Meisel worked for many different fashion magazines, most notably Interview and US and Italian Vogue. His first Vogue cover was for the August 1986 issue of the British edition. For almost three decades, he captured the photographs for each cover and main editorial spread in Italian Vogue. He also shot many of the covers for Anna Wintour's Vogue from the mid 90s to early 2000s. In 2014, he portrayed 50 models for the 50th anniversary of Vogue Italia. In March 2024 he photographed again another group this time of 40 personalities for Edward Enninful's final issue of British Vogue.

The July 2008 issue of Vogue Italia featured only black models, and was entirely photographed by Meisel. It was a response to increasing criticism of racism in the fashion industry and became the best-selling issue in the magazine's history. When asked about the issue, Meisel said: "Obviously I feel that fashion is totally racist. The one thing that taking pictures allows you to do is occasionally make a larger statement. After seeing all the shows though I feel it was totally ineffective. I was curious—because it received a lot of publicity—whether it would have any effect on New York, London, Paris, or Milan, and I found that it did not. They still only had one token black girl, maybe two. It’s the same as it always was and that’s the sad thing for me."

Meisel has contributed photos for the covers of several popular albums and singles, including two RIAA Diamond-certified albums, Madonna's 1984 album Like a Virgin and Mariah Carey's 1995 album Daydream. His work can be seen on the cover of Madonna's singles "Bad Girl" and "Fever", and Mariah Carey's single "Fantasy" (simply a different crop of the photo on the cover of the Daydream album). He also directed the music video for Deborah Harry's single "Sweet and Low" alongside fashion designer Stephen Sprouse.

===Fashion campaigns===
Meisel has shot for Versace, Valentino, Dolce & Gabbana, Balenciaga, Loewe, Calvin Klein, Alberta Ferretti, and Barneys New York. Since 2004 to 2016, Meisel has shot Prada campaigns each season. Then he moved to Zara. In May 2008, he shot Madonna for the cover of Vanity Fair, and later that year he shot her for the 2009 spring campaign by Louis Vuitton.
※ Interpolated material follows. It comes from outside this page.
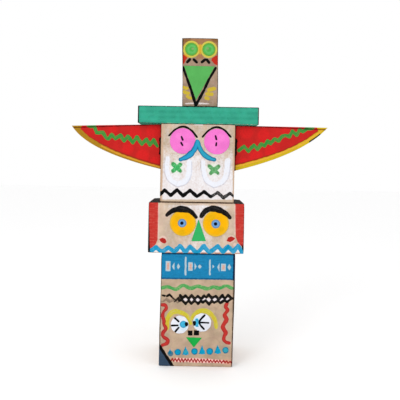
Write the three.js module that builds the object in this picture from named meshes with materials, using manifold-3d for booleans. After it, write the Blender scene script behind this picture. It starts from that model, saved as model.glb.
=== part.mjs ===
// A child-high totem pole made from cardboard cartons.
// Five closed cartons stand on each other: a tall base, a wide block, a head, a flat brim and a small
// top box. Two wings cut from corrugated board plug into slots in the sides of the head. Eyes, noses and
// beaks cut from coloured card are pasted on the fronts.
// Millimetres, +Z up, +X to the right, the decorated side faces -Y. The origin is on the floor under the
// middle of the base.

import * as THREE from 'three';
import { mergeVertices } from 'three/addons/utils/BufferGeometryUtils.js';
import Module from 'manifold-3d';

const wasm = await Module();
wasm.setup();

// Board and paper
const board = 4;              // thickness of a carton's corrugated wall
const foldRadius = 3;         // outside radius of a carton's upright folds
const creaseRadius = 2;       // outside radius of the level folds at a carton's top and bottom
const flapSeam = 2.4;         // gap left where two closed flaps meet
const card = 0.8;             // thickness of a pasted cut-out
const seat = 0.3;             // gap between pieces that rest on or lie against each other

// The cartons, from the floor up: outside sizes, how far the middle stands right of the pole's middle,
// and how far the front face stands behind the front of the wide carton
const base = { width: 288, depth: 260, height: 452, shift: 0, inset: 6 };
const wide = { width: 378, depth: 272, height: 203, shift: -7, inset: 0 };
const head = { width: 294, depth: 236, height: 314, shift: -5, inset: 10 };
const brim = { width: 481, depth: 216, height: 71, shift: -6, inset: 9 };
const top = { width: 141, depth: 112, height: 277, shift: -1.5, inset: 26, seamBelow: true };

// The wings
const wingTipReach = 519;     // from the pole's middle to each wing tip
const wingBoard = 5;
const wingSetback = 30;       // from the head's front face to the middle of the wing's board
const wingTopGap = 1.5;       // from the underside of the brim to the top corner of the wing
const leftWing = { root: 182, tipDrop: 11, bellyReach: 0.18, bellyDepth: 0.56 };
const rightWing = { root: 184, tipDrop: 2, bellyReach: 0.26, bellyDepth: 0.56 };
const tabHeight = 96;
const tabDrop = 46;           // from the wing's top corner down to the tab
const tabReach = 24;          // how far the tab goes in past the carton's wall
const slotClearance = 0.6;    // all round the tab in its slot

// The pasted cut-outs of each face. drop is from the carton's top edge down to the middle of its two
// eyes, middle is that point's place right of the carton's middle, and rise lifts the right eye over
// the left one. A beak's or nose's corners are measured from the same point.
const topFace = {
  radius: 26, spacing: 70, middle: -2, drop: 46, beak: [[-62, -68], [58, -69], [-13, -202]],
};
const headFace = { radius: 51, spacing: 137, middle: 6.5, drop: 69 };
const wideFace = {
  radius: 52, spacing: 131, middle: 12.5, drop: 81.5, beak: [[-3.5, 14.5], [-29.5, -70.5], [26.5, -69.5]],
};
const baseFace = {
  radius: 36, spacing: 89, middle: -21.5, drop: 280, rise: 10,
  beak: [[-17.5, -54], [44.5, -56], [13.5, -94]],
};

const kraft = new THREE.Color(0.56, 0.40, 0.26);
const discSides = 48;
const foldSteps = 3;
const bellySteps = 24;
const cutMargin = 1;          // how far a cutting solid runs past the face that it opens

function material(color, roughness) {
  return new THREE.MeshStandardMaterial({ color, roughness, metalness: 0 });
}

const materials = {
  kraft: material(kraft, 0.9),
  brimGreen: material(new THREE.Color(0.04, 0.36, 0.24), 0.7),
  wingRed: material(new THREE.Color(0.58, 0.03, 0.03), 0.7),
  leafGreen: material(new THREE.Color(0.08, 0.46, 0.12), 0.8),
  pink: material(new THREE.Color(0.88, 0.20, 0.60), 0.8),
  yellow: material(new THREE.Color(0.88, 0.42, 0.01), 0.8),
  white: material(new THREE.Color(0.85, 0.85, 0.88), 0.8),
};

function toSolid(geometry) {
  const bare = geometry.clone();
  for (const name of Object.keys(bare.attributes)) {
    if (name !== 'position') bare.deleteAttribute(name);
  }
  const merged = mergeVertices(bare, 1e-4);
  return new wasm.Manifold(new wasm.Mesh({
    numProp: 3,
    vertProperties: new Float32Array(merged.attributes.position.array),
    triVerts: new Uint32Array(merged.index.array),
  }));
}

function toGeometry(solid) {
  const mesh = solid.getMesh();
  const geometry = new THREE.BufferGeometry();
  geometry.setAttribute('position', new THREE.BufferAttribute(mesh.vertProperties, mesh.numProp));
  geometry.setIndex(new THREE.BufferAttribute(mesh.triVerts, 1));
  geometry.computeVertexNormals();
  return geometry;
}

// A block given by its size and the middle of its underside.
function block(width, depth, height, x, y, z) {
  const geometry = new THREE.BoxGeometry(width, depth, height);
  geometry.translate(x, y, z + height / 2);
  return toSolid(geometry);
}

// The outline of a carton seen from above, with rounded upright folds.
function cartonOutline(width, depth) {
  const x = width / 2;
  const y = depth / 2;
  const r = foldRadius;
  const outline = new THREE.Shape();
  outline.moveTo(-x + r, -y);
  outline.lineTo(x - r, -y);
  outline.absarc(x - r, -y + r, r, -Math.PI / 2, 0);
  outline.lineTo(x, y - r);
  outline.absarc(x - r, y - r, r, 0, Math.PI / 2);
  outline.lineTo(-x + r, y);
  outline.absarc(-x + r, y - r, r, Math.PI / 2, Math.PI);
  outline.lineTo(-x, -y + r);
  outline.absarc(-x + r, -y + r, r, Math.PI, Math.PI * 1.5);
  return outline;
}

// The folded blank of one carton: four walls, one end in one piece, and one end closed by two long flaps
// that meet along a seam over two short ones. The inside is empty. seamBelow turns the flaps downwards.
function cartonSolid({ width, depth, height, seamBelow = false }) {
  const innerWidth = width - 2 * board;
  const innerDepth = depth - 2 * board;
  const innerHeight = height - 2 * board;
  const shortFlap = Math.min(innerDepth / 2, innerWidth / 3);
  const sleeve = new THREE.ExtrudeGeometry(cartonOutline(width, depth), {
    depth: height - 2 * creaseRadius,
    bevelThickness: creaseRadius,
    bevelSize: creaseRadius,
    bevelOffset: -creaseRadius,
    bevelSegments: foldSteps,
    curveSegments: foldSteps,
  });
  sleeve.translate(0, 0, creaseRadius);
  const inside = block(innerWidth, innerDepth, innerHeight, 0, 0, board);
  const seam = block(innerWidth, flapSeam, board + cutMargin, 0, 0, seamBelow ? -cutMargin : height - board);
  let carton = toSolid(sleeve).subtract(inside).subtract(seam);
  for (const side of [-1, 1]) {
    const x = side * (innerWidth - shortFlap) / 2;
    carton = carton.add(block(shortFlap + cutMargin, innerDepth + cutMargin, board, x, 0,
      seamBelow ? board : height - 2 * board));
  }
  return carton;
}

function piece(name, geometry, finish) {
  const mesh = new THREE.Mesh(geometry, finish);
  mesh.name = name;
  return mesh;
}

// A group that stands at a carton's own place, with the carton in it.
function tier(name, size, bottom, finish, solid = cartonSolid(size)) {
  const group = new THREE.Group();
  const front = -wide.depth / 2 + size.inset;
  group.position.set(size.shift, front + size.depth / 2, bottom);
  group.add(piece(name, toGeometry(solid), finish));
  return group;
}

// A flat cut-out of card on the front of a carton, placed from the middle of the carton's bottom edge.
function pasted(name, size, outline, finish, x, z) {
  const geometry = new THREE.ExtrudeGeometry(outline, {
    depth: card,
    bevelEnabled: false,
    curveSegments: discSides,
  });
  geometry.rotateX(Math.PI / 2);
  const mesh = piece(name, geometry, finish);
  mesh.position.set(x, -size.depth / 2 - seat, z);
  return mesh;
}

// Two round eyes side by side, and the beak or nose that belongs to them.
function addFace(group, size, prefix, face, eyeFinish, beakName) {
  const eyeLine = size.height - face.drop;
  for (const [side, word] of [[-1, 'left'], [1, 'right']]) {
    const disc = new THREE.Shape().absarc(0, 0, face.radius, 0, Math.PI * 2);
    group.add(pasted(`${prefix}_eye_${word}`, size, disc, eyeFinish,
      face.middle + side * face.spacing / 2, eyeLine + side * (face.rise ?? 0) / 2));
  }
  if (beakName) {
    const beak = new THREE.Shape(face.beak.map(([x, z]) => new THREE.Vector2(x, z)));
    group.add(pasted(`${prefix}_${beakName}`, size, beak, materials.leafGreen, face.middle, eyeLine));
  }
}

// The wings share the head's frame. side is -1 for the left wing and 1 for the right one.
const wingTop = head.height - wingTopGap;
const tabTop = wingTop - tabDrop;
const wingY = -head.depth / 2 + wingSetback;

function wingMesh(name, side, { root, tipDrop, bellyReach, bellyDepth }) {
  const start = head.width / 2 + seat;
  const tip = wingTipReach - side * head.shift;
  const length = tip - start;
  const tabEnd = head.width / 2 - board - tabReach;
  const outline = new THREE.Shape();
  outline.moveTo(start, wingTop - root);
  outline.quadraticCurveTo(tip - bellyReach * length, wingTop - tipDrop - bellyDepth * (root - tipDrop),
    tip, wingTop - tipDrop);
  outline.lineTo(start, wingTop);
  outline.lineTo(start, tabTop);
  outline.lineTo(tabEnd, tabTop);
  outline.lineTo(tabEnd, tabTop - tabHeight);
  outline.lineTo(start, tabTop - tabHeight);
  const geometry = new THREE.ExtrudeGeometry(outline, {
    depth: wingBoard,
    bevelEnabled: false,
    curveSegments: bellySteps,
  });
  geometry.rotateX(Math.PI / 2);
  geometry.translate(0, wingBoard / 2, 0);
  if (side < 0) geometry.rotateZ(Math.PI);
  const mesh = piece(name, geometry, materials.wingRed);
  mesh.position.y = wingY;
  return mesh;
}

// The head is a carton with an upright slot in each side for a wing's tab.
function headSolid() {
  let carton = cartonSolid(head);
  for (const side of [-1, 1]) {
    carton = carton.subtract(block(board + 2 * cutMargin, wingBoard + 2 * slotClearance,
      tabHeight + 2 * slotClearance, side * (head.width - board) / 2, wingY,
      tabTop - tabHeight - slotClearance));
  }
  return carton;
}

const wideBottom = base.height + seat;
const headBottom = wideBottom + wide.height + seat;
const brimBottom = headBottom + head.height + seat;
const topBottom = brimBottom + brim.height + seat;

const baseTier = tier('base_carton', base, 0, materials.kraft);
addFace(baseTier, base, 'base', baseFace, materials.white, 'beak');

const wideTier = tier('wide_carton', wide, wideBottom, materials.kraft);
addFace(wideTier, wide, 'wide', wideFace, materials.yellow, 'nose');

const headTier = tier('head_carton', head, headBottom, materials.kraft, headSolid());
addFace(headTier, head, 'head', headFace, materials.pink);
headTier.add(wingMesh('wing_left', -1, leftWing));
headTier.add(wingMesh('wing_right', 1, rightWing));

const brimTier = tier('brim_carton', brim, brimBottom, materials.brimGreen);

const topTier = tier('top_carton', top, topBottom, materials.kraft);
addFace(topTier, top, 'top', topFace, materials.leafGreen, 'beak');

const totemPole = new THREE.Group();
totemPole.add(baseTier, wideTier, headTier, brimTier, topTier);

export default totemPole;
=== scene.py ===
import math

import bpy
import numpy as np
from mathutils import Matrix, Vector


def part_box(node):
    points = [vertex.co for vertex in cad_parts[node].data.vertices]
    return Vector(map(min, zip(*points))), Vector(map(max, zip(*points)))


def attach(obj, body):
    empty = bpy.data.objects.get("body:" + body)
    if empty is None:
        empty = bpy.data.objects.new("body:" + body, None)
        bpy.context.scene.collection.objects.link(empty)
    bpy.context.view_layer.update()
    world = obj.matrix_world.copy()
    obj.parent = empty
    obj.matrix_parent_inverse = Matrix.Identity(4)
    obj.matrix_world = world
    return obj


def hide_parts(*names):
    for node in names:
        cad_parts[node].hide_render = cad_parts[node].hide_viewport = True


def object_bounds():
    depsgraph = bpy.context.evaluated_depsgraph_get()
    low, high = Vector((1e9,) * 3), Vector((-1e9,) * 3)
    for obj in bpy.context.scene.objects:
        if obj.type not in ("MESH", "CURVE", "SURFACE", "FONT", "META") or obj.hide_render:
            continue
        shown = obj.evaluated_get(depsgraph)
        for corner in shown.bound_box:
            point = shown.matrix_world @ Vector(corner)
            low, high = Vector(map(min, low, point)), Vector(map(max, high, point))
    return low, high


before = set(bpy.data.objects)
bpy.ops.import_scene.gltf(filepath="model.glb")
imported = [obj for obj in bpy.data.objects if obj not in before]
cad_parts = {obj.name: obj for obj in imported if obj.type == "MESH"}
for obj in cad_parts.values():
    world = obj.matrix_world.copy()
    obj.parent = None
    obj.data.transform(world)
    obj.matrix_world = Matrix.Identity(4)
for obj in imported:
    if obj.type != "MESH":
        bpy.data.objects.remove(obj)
cadLow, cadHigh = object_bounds()
print("frame loaded")

mm = 0.001
farAway = 99.0  # a field value in mm that no paint reaches
lightLevel = 1.2  # what the studio gives a front face, against a white card


def tint(red, green, blue):
    # a colour as it should look in the picture, turned into the linear colour that a shader wants
    def linear(value):
        value = value / 255
        return (value / 12.92 if value <= 0.04045 else ((value + 0.055) / 1.055) ** 2.4) / lightLevel
    return (linear(red), linear(green), linear(blue), 1.0)


# Camera and studio

cameraLook = {
    "distance": 2.069,  # from the front of the widest carton, in metres
    "right": 0.0039,  # the eye's place right of the pole's middle
    "height": 0.810,  # the eye's height over the floor
    "roll": 1.0,  # degrees
    "focal": 46.8,
    "sensor": 36,
    "shift": -0.09,  # the picture was framed lower than the level eye looks
}


def setCamera():
    data = bpy.data.cameras.new("photoCamera")
    data.lens = cameraLook["focal"]
    data.sensor_width = cameraLook["sensor"]
    data.shift_y = cameraLook["shift"]
    camera = bpy.data.objects.new("photoCamera", data)
    camera.location = (cameraLook["right"], cadLow.y - cameraLook["distance"], cameraLook["height"])
    camera.rotation_euler = (math.pi / 2, math.radians(-cameraLook["roll"]), 0)
    bpy.context.collection.objects.link(camera)
    bpy.context.scene.camera = camera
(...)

He is a close friend of designer Anna Sui, for whom he has also shot several campaigns, even though Sui rarely uses advertising to promote her clothing.

===Influence===
As one of the most recognised photographers in the fashion industry, Meisel is attributed to unearthing or promoting the careers of many successful models over the last 40 years, including Linda Evangelista, Guinevere Van Seenus, Karen Elson, Amber Valletta, Kristen McMenamy, Stella Tennant, Raquel Zimmermann, Saskia de Brauw, Sasha Pivovarova, Jessica Stam, Naomi Campbell, Christy Turlington, Lexi Boling, Iris Strubegger, Lara Stone, Coco Rocha, Natalia Vodianova, Vanessa Axente, Lindsey Wixson, Elise Crombez, Doutzen Kroes and Snejana Onopka.

=== Controversies ===
Meisel's work often addresses social issues such as racism, addiction, and cultural self-absorption, and the photographer has a history of controversial photoshoots. One example includes an editorial in 2007, where he depicted models in designer outfits being harassed by soldiers, drawing inspiration from the Iraq war. The images were deemed as glamorizing violence and rape. A 2010 article by The Guardian noted that Meisel "clearly considers himself a bit of a provocateur" and questioned his sense of taste and appropriateness. He frequently satirizes the mannerisms and extravagance of the fashion world. One example is the editorial "Makeover Madness," which spanned eighty pages in Vogue Italia in 2005 and depicted models undergoing various body interventions, dressed in couture but wrapped in gauze. Other photoshoots by Meisel have also been met with criticism. In a July 2006 issue of Vogue Italia, he created a controversial photoshoot described as "a fun take on rehab chic". A September 2006 photoshoot for the magazine, entitled "State of Emergency", was also criticized for eroticizing torture and police brutality.

=== Books and exhibitions ===
In 1992, Meisel collaborated with Madonna to develop the controversial book Sex.

A book collecting some of his photographs, titled Steven Meisel, was published by German teNeues Buchverlag in 2003 and sold out.

In 2014–2015, Phillips held an exhibition called "Role Play" that featured some of the photographic work of Meisel throughout the years, and which took place in the cities of Paris, London, New York, and Miami.

In April 2023, it was announced that a new book showcasing the collaborations between Meisel and his longtime muse Linda Evangelista, titled Linda Evangelista Photographed by Steven Meisel, would be released in September 2023 by Phaidon Press.

==Personal life==

Meisel is known for being a private figure and rarely gives interviews.